Saya salut sekali sama beberapa teman saya yang seperti itu. Ada teman saya yang skripsinya terkait informasi di pasar modal, jadi otomatis dia harus berusaha menjelma menjadi anak Ekonomi atau Akuntansi sesaat yang belajar tentang saham dsb. Teman saya yang lain skripsinya menyangkut lembaga pers, jadi dia harus paham pengetahuan tentang jurnalistik. Ada pula yang mengambil skripsi tentang psikologi anak. Mau tak mau, dia juga harus mempelajari dunia itu.

Saya sendiri mengambil skripsi yang ada kaitannya dengan kesusastraan. Mungkin banyak orang bilang, kesusastraan adalah dunia saya, jadi bagi saya mudah saja merangkul topik skripsi ini dan berteman dengannya. Tapi, sebetulnya tidak demikian. Saya sendiri harus jungkir balik membaca banyak referensi yang mengupas kesusastraan untuk bisa memahaminya secara mendalam.

Kalau mau jujur, saya tidak begitu dekat dengan dunia kesusastraan--bahkan saya cenderung nggak jodoh sama novel sastra karena jarang sekali bisa menamatkannya. Oke, saya memang banyak membaca dan menulis fiksi, tapi--tolong garis bawahi ini--fiksi tidak sama dengan sastra. Begitu banyak hal tentang kesusastraan, khususnya sastra Indonesia, yang baru saya ketahui setelah membaca buku-buku referensi.
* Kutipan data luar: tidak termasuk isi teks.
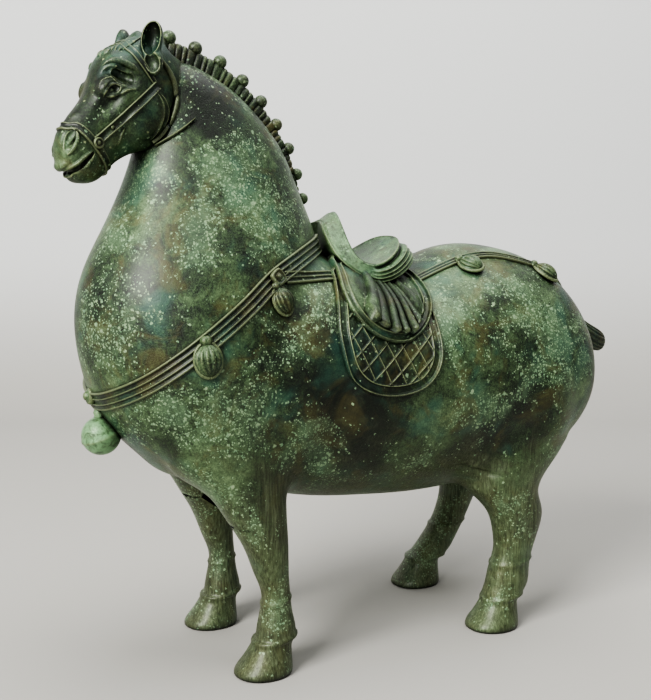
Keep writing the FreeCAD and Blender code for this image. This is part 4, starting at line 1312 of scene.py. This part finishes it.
def quilt_heights(yz, inside):
    y, z = yz[..., 0], yz[..., 1]
    height = 1.5 * step_up(inside, -0.3, 0.3) + 1.3 * bump(inside - 1.2, 0.9)
    height -= 0.5 * step_up(inside, 1.8, 2.6) * (1 - step_up(inside, 6.0, 6.8))
    height += 1.0 * bump(inside - 6.9, 0.6)
    web = lattice_distance(y, z)
    height += step_up(inside, 7.0, 8.0) * (1.0 * bump(web, 0.50) + 0.35 * (1 - bump(web, 3.4)))
    return height


def flap_heights(yz, inside):
    y, z = yz[..., 0], yz[..., 1]
    height = 3.5 * step_up(inside, -0.3, 0.35) + 1.1 * bump(inside - 1.1, 0.8)
    height -= 0.7 * step_up(inside, 1.7, 2.5) * (1 - step_up(inside, 4.6, 5.4))
    height += 0.9 * bump(inside - 5.6, 0.6) + 0.5 * step_up(inside, 6, 12)
    for line in PANEL_LINES:
        height += 0.9 * bump(run_distance(y, z, line), 0.8)
    return height


def drape_part(skin):
    """The pleated skirt: pleats fan out from under the seat to a scalloped hem."""
    angles = np.linspace(*DRAPE_ENDS, 260)
    reach = DRAPE_DROP - np.where(angles < 0, *HEM_RISE) * angles ** 2
    for centre, half, high in PLEATS:
        reach = reach + 2.2 * high * bump((angles - centre) / half, 0.9) - 0.5
    shares = np.linspace(0, 1, 70)[:, None]
    far = 27.0 + (reach - 27.0) * shares
    turn = np.radians(angles)[None, :]
    y, z = FAN_APEX[0] + far * np.sin(turn), FAN_APEX[1] - far * np.cos(turn)
    fold = np.zeros_like(far)
    sway = 0.9 * np.sin(far / 9.0)
    for centre, half, high in PLEATS:
        across = (angles[None, :] + sway - centre) / half
        fold = np.maximum(fold, high * np.sqrt(np.maximum(0, 1 - across ** 2)))
    grow = 0.40 + 0.60 * shares ** 0.8
    height = 3.6 + 0.6 * shares + 4.0 * fold * grow
    height += (0.5 + 0.9 * fold) * step_up(shares, 0.80, 0.97) + 0.5 * bump(reach[None, :] - far - 1.2, 0.8)
    return cloth(skin, np.stack([y, z], axis=-1), height, False)


# The seat's lines run from the middle of the pommel round the near side to the middle of the cantle
SEAT_WAIST = 0.6                    # share of the way round at which it is widest


# ridges round the cantle: place down the flank, half width
SEAT_WELTS = ((0.42, 0.08), (0.62, 0.06), (0.80, 0.06))


def seat_shares(turn):
    """Whether places lie ahead of the waist, and how far from the pommel or the cantle towards it they
    are."""
    ahead = turn < SEAT_WAIST
    return ahead, np.where(ahead, turn / SEAT_WAIST, (1 - turn) / (1 - SEAT_WAIST))


def seat_edge(turn, half, front, rear, waist, pommel, cantle, notch, powers):
    """An edge round the seat: its half width, reach to the front and rear, height at the waist and two rises.

    The notch draws the middle of the pommel back. The powers shape the pommel,
    the cantle and the rear corner.
    """
    ahead, share = seat_shares(turn)
    wide = np.sin(0.5 * math.pi * share)
    fore = np.sqrt(np.maximum(0, 1 - wide ** 8))
    back = np.sqrt(np.maximum(0, 1 - wide ** powers[2]))
    y = np.where(ahead, notch * np.exp(-(wide / 0.33) ** 2) - front * fore, rear * back)
    arch = np.maximum(0, np.cos(0.5 * math.pi * wide)) ** powers[0]
    z = waist + np.where(ahead, pommel * arch, cantle * back ** powers[1])
    return np.stack([half * wide, y, z], axis=1)


def seat_dish(turn):
    """The middle line of the dish, which falls steeply behind the pommel and climbs gently to the cantle."""
    ahead, share = seat_shares(turn)
    end = np.maximum(0, np.cos(0.5 * math.pi * share))
    y = 5.0 + np.where(ahead, -17.0 * end ** 1.4, 24.0 * end ** 1.2)
    z = 256.0 + np.where(ahead, 31.0 * end ** 3.3, 15.5 * end ** 1.8)
    return np.stack([0 * y, y, z], axis=1)


def seat_keel(turn):
    """The middle line of the underside, a deep bowl."""
    ahead, share = seat_shares(turn)
    end = np.maximum(0, np.cos(0.5 * math.pi * share))
    y = 5.0 + np.where(ahead, -29.0 * (1 - share ** 6), 28.5 * (1 - share ** 2))
    z = 237.0 + np.where(ahead, 43.5 * end ** 1.6, 19.0 * end ** 2)
    return np.stack([0 * y, y, z], axis=1)


def seat_piece(materials):
    """A dished seat with a swept-up pommel, a raised cantle and a flank that runs down on to the cloths."""
    rings = 150
    turn = np.linspace(0, 1, rings)
    rim = seat_edge(turn, 37.0, 15.0, 29.5, 254.0, 34.0, 18.0, 2.5, (1.1, 1.6, 2.8))
    edge = seat_edge(turn, 41.0, 30.0, 34.0, 242.0, 39.0, 17.0, 5.5, (0.65, 1.9, 7.0))
    dish, under = seat_dish(turn), seat_keel(turn)
    way = np.gradient(rim + edge, axis=0)
    out = np.cross(way, edge - rim)
    out /= np.maximum(np.linalg.norm(out, axis=1), 1e-6)[:, None]
    out *= np.sign(out[rings // 2, 0])
    near = []
    for share in np.linspace(0, 1, 22):
        point = dish + (rim - dish) * share
        point[:, 2] = dish[:, 2] + (rim[:, 2] - dish[:, 2]) * share ** 2.0
        near.append(point + np.array([0, 0, 1.0]) * (0.7 * bump((share - 0.97) * 30, 1.2)))
    welt = step_up(turn, 0.55, 0.64) * (1 - step_up(turn, 0.88, 0.96))
    for share in np.linspace(0.03, 1, 44):
        height = 1.1 * math.sin(math.pi * min(1.0,
                                              share * 3.2) / 2) - 0.9 * math.sin(math.pi * share) * (1 - welt)
        height = height - 0.9 * bump((share - 0.86) * 15, 0.9) + 0.5 * bump((share - 0.10) * 15, 1.0)
        height = height - welt * 3.4 * bump((share - 0.17) / 0.09, 1.0)
        for place, half in SEAT_WELTS:
            height = height + welt * 1.6 * bump((share - place) / half, 0.8)
        height = height * (1 - 0.8 * step_up(share, 0.95, 1.0))
        near.append(rim + (edge - rim) * share + out * np.reshape(height, (-1, 1)))
    for share in np.linspace(0.15, 1, 8):
        near.append(edge + (under - edge) * share)
    near = np.stack(near, axis=1)
    off = near[:, -2:0:-1] * (-1, 1, 1)
    ring = np.concatenate([near, off], axis=1) + (0, SHIFT, 0)
    new_piece("seat_leather", *tube(ring), ["saddle_seat"], "patina_tack", materials["dish"])


def saddle_pieces(materials, skin):
    seat_piece(materials)
    yz, inside = ringed(QUILT, QUILT_CENTRE, 96, 440)
    both("quilt", cloth(skin, yz, quilt_heights(yz, inside), True), "quilted_cloth", "patina_tack",
         materials["quilt"])
    yz, inside = ringed(FLAP, FLAP_CENTRE, 70, 360)
    both("flap", cloth(skin, yz, flap_heights(yz, inside), True), "saddle_flap", "patina_tack",
         materials["seat"])
    both("drape", drape_part(skin), "saddle_drape", "patina_tack", materials["seat"])


# ---- tail ----------------------------------------------------------------------------------------
TAIL = [(172, 208, 9, 10), (186, 206, 10, 10.5), (200, 201, 10, 9.5), (212, 195, 9.5, 8),
        (222, 191, 8.5, 6.5),
        (227, 190, 6, 4.5), (229.5, 190, 1.5, 1.0)]


def tail_piece(materials):
    """A docked tail of combed strands."""
    rows = spline(TAIL, 0.6)
    angles = 2 * math.pi * np.arange(120) / 120
    rings = []
    for y, z, high, half in rows:
        swell = 0.93 + 0.11 * np.abs(np.cos(8 * angles + 0.03 * (y - 172)))
        rings.append(np.stack([half * swell * np.cos(angles), np.full(120, y + SHIFT),
                               z + high * swell * np.sin(angles)],
                              axis=1))
    new_piece("tail_strands", *tube(np.stack(rings)), ["tail"], "patina_horse", materials["mane"])


# ---- view, light and floor -----------------------------------------------------------------------
CAMERA_AT = (602.8, -330.6, 274.0)      # millimetres about the point midway between the hooves
CAMERA_TURN, CAMERA_DIP = 62.6, 6.6     # degrees round from the horse's front, and down
CAMERA_LENS = 51.84


def set_camera():
    data = bpy.data.cameras.new("view")
    data.lens = CAMERA_LENS
    data.sensor_width = 36.0
    camera = bpy.data.objects.new("view", data)
    bpy.context.scene.collection.objects.link(camera)
    x, y, z = CAMERA_AT
    camera.location = Vector((x, y + SHIFT, z)) * MM
    camera.rotation_euler = (math.radians(90 - CAMERA_DIP), 0, math.radians(CAMERA_TURN))
    bpy.context.scene.camera = camera


def area_light(name, place, aim, size, power, colour):
    data = bpy.data.lights.new(name, "AREA")
    data.shape = "RECTANGLE"
    data.size, data.size_y = size
    data.energy = power
    data.color = colour
    light = bpy.data.objects.new(name, data)
    bpy.context.scene.collection.objects.link(light)
    light.location = place
    light.rotation_euler = (Vector(aim) - Vector(place)).to_track_quat("-Z", "Y").to_euler()


def set_stage():
    """A pale floor that curves up behind the horse, and soft light from the horse's front and above."""
    rows = []
    turn, back, bend = math.radians(CAMERA_TURN), 0.75, 0.30
    away = Vector((-math.sin(turn), math.cos(turn), 0))
    side = Vector((away.y, -away.x, 0))
    profile = [(-3.0, 0.0), (back, 0.0)]
    turns = np.linspace(0, math.pi / 2, 14)[1:]
    profile += [(back + bend * math.sin(a), bend - bend * math.cos(a)) for a in turns]
    profile += [(back + bend, 3.0)]
    for along, high in profile:
        rows.append([away * along + side * reach + Vector((0, 0, high)) for reach in (-4.0, 4.0)])
    points = [p for row in rows for p in row]
    faces = [(2 * i, 2 * i + 1, 2 * i + 3, 2 * i + 2) for i in range(len(rows) - 1)]
    mesh = bpy.data.meshes.new("floor")
    mesh.from_pydata(points, [], faces)
    mesh.polygons.foreach_set("use_smooth", [True] * len(mesh.polygons))
    floor = bpy.data.objects.new("floor", mesh)
    bpy.context.scene.collection.objects.link(floor)
    mesh.materials.append(plain_stage("floor", (0.385, 0.375, 0.355), (0.65, 0.66, 0.66)))
    world = bpy.data.worlds.new("studio")
    world.use_nodes = True
    world.node_tree.nodes["Background"].inputs[0].default_value = (0.98, 0.99, 1.0, 1)
    world.node_tree.nodes["Background"].inputs[1].default_value = 0.36
    bpy.context.scene.world = world
    area_light("window", (0.9, -1.9, 1.5), (0, -0.1, 0.2), (1.1, 1.1), 82, (1.0, 0.99, 0.95))
    area_light("overhead", (0.2, 0.3, 1.9), (0, 0, 0.2), (1.6, 1.6), 26, (1.0, 1.0, 0.98))
    bpy.context.scene.view_settings.view_transform = "AgX"
    bpy.context.scene.view_settings.look = "AgX - High Contrast"


def main():
    materials = {
        "horse": patina("patina_horse", rub=0.0, reach=14, body=True),
        "head": patina("patina_head", tone=-0.01, speck=0.22, olive=0.4, rub=1.0, reach=6),
        "tack": patina("patina_tack", tone=-0.11, speck=0.30, olive=0.5, rub=0.55),
        "dish": patina("patina_dish", tone=0.02, speck=0.4, olive=0.3, rub=0.6, pale=0.35, reach=6),
        "quilt": patina("patina_quilt", tone=-0.07, speck=0.35, olive=0.7, rub=0.95),
        "trim": patina("patina_trim", tone=0.0, speck=0.4, rub=0.9),
        "mane": patina("patina_mane", tone=-0.02, speck=0.1, olive=1.0, rub=1.0, recess_shade=1.3),
        "seat": patina("patina_seat", tone=-0.02, speck=0.35, olive=0.6, rub=0.7, reach=6),
        "bell": patina("patina_bell", tone=0.06, speck=0.3, olive=0.3, rub=0.8, pale=0.95),
        "bronze": patina("bare_bronze", speck=0.0, olive=1.0, teal=0.0),
    }
    set_camera()
    set_stage()
    grid, field = horse_castings(materials)
    skin = Skin(grid, field)
    head_grid, head, neck = head_field()
    head_piece(materials, head_grid, head)
    bridle_pieces(materials, head_grid, head, neck)
    ear_pieces(materials)
    forelock_piece(materials, head_grid, head)
    mane_piece(materials)
    bead_pieces(materials)
    strap_pieces(materials, skin)
    saddle_pieces(materials, skin)
    tail_piece(materials)
    slots = {"patina_horse": "horse", "patina_tack": "tack", "patina_trim": "trim", "bare_bronze": "bronze"}
    for row in frame["record"]["subparts"]:
        mesh = NODES[row["node"]].data
        mesh.materials.clear()
        mesh.materials.append(materials[slots[row["material_slot"]]])


main()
Sebelumnya saya hanya tahu sepintas-sepintas saja; saya sering kebalik antara Layar Terkembang dengan Salah Asuhan, Harimau Harimau dengan Merahnya Merah, Belenggu dengan Ziarah. Saya nggak tahu banyak tentang Iwan Simatupang, Mochtar Lubis, bahkan baru pertama kali dengar nama Budi Darma dan Danarto. Saya nggak tahu pernah ada periode ketika novel cabul Motinggo Busye dan peniru-penirunya begitu populer di Indonesia. Saya baru kenal Karmila-nya Marga T setelah belajar dari buku-buku referensi.

Segalanya itu hal baru bagi saya, benar-benar baru.

Dan tentu saja, tidak semua pengetahuan itu saya masukkan ke dalam skripsi. Bagaimanapun juga--saya harus selalu mengingatkan diri--penelitian saya adalah penelitian perpustakaan, bukan penelitian sastra. Saya harus pintar-pintar memilah, mana yang mau saya masukkan ke Tinjauan Literatur dan mana yang saya simpan sendiri saja di kepala. Dan sebenarnya, kegiatan memilah itu yang paling sulit; menghabiskan banyak waktu dan energi untuk berpikir.

Mereguk ilmu-ilmu baru itu tidak mudah. Meskipun kita--saya--punya dasarnya (yaitu pengetahuan yang sepintas-sepintas tadi), saya harus berusaha memosisikan diri sebagai kanvas kosong untuk siap menyerap semuanya; mempelajari dari awal. Saya harus bisa menyingkirkan ego yang menganggap "ilmu baru" ini hanya sampingan, hanya perlu saya pelajari sekadarnya untuk memenuhi kewajiban saya menggarap bab II skripsi. Tidak, tidak bisa begitu. Saya harus tahu, saya harus paham, dan saya harus mengendalikan diri agar tidak tampak sok tahu dengan menumpahkan semuanya ke dalam skripsi.

Tapi sungguh, meskipun sulit, saya menikmati proses "menjadi anak sastra sejenak" ini .... Sangat menikmatinya.